The Kiski Area School District is a large, suburban/rural public school district located in Westmoreland County Pennsylvania. The district encompasses approximately 102 sqmi and consists of nine municipalities in Armstrong and Westmoreland counties, the district is headquartered in Allegheny Township.

==Municipalities==
The school district serves
- Allegheny Township
- Avonmore Borough
- Bell Township
- East Vandergrift Borough
- Hyde Park Borough
- Oklahoma Borough
- Vandergrift Borough
- Washington Township
- Parks Township

==Schools==
There are currently three primary elementary schools (grades K–4), an upper elementary school (grades 5–6), an intermediate school (grades 7–8), and a high school (grades 9–12) within the district.

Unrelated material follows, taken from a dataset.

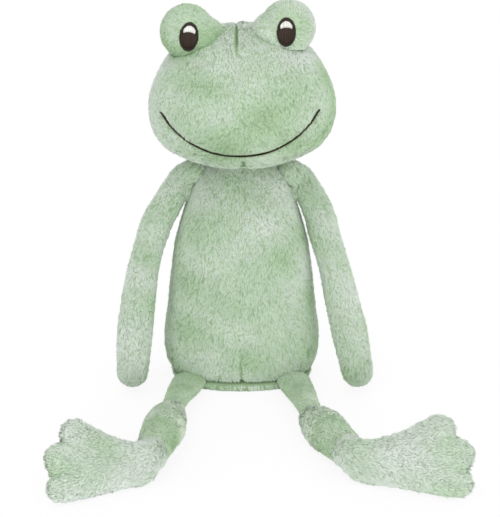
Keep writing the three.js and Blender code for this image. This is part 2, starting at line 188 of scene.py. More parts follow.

===Elementary schools (grades K–4)===

| School name | School Address | Principal |
|---|---|---|
| East Primary (formerly Vandergrift) | 420 Franklin Ave. Vandergrift, Pennsylvania. 15690 | Dan Smith |
| North Primary (formerly Allegheny-Hyde Park) | 1048 School Rd. Leechburg, Pennsylvania. 15656 | Christine Ross |
| South Primary (formerly Mamont) | 230 Mamont Dr. Export, Pennsylvania. 15632 | Brian Kutchak |

===Upper Elementary (grades 5–6)===

| School name | School Address | Principal | Assistant Principal |
|---|---|---|---|
| Kiski Area Upper Elementary (Formally North Washington) | 4350 Rte. 66 Apollo, Pennsylvania. 15613 | Maggie Nicholas | Ryan Quinton |

===Intermediate school (grades 7–8)===

| School name | School Address | Principal | Assistant Principal |
|---|---|---|---|
| Kiski Area Intermediate School | 240 Hyde Park Rd Leechburg, Pennsylvania. 15656 | Michael Cardamone | John Cortazzo |

===High school (grades 9–12)===

| School name | School Address | Principal | Assistant Principal |
|---|---|---|---|
| Kiski Area High School | 240 Hyde Park Rd. Leechburg, Pennsylvania. 15656 | Matt Smith | Braden Hoffer Alicia Szarek |

==Budgeting==
Kiski Area School District's final 2024-2025 budget is $68,773,080.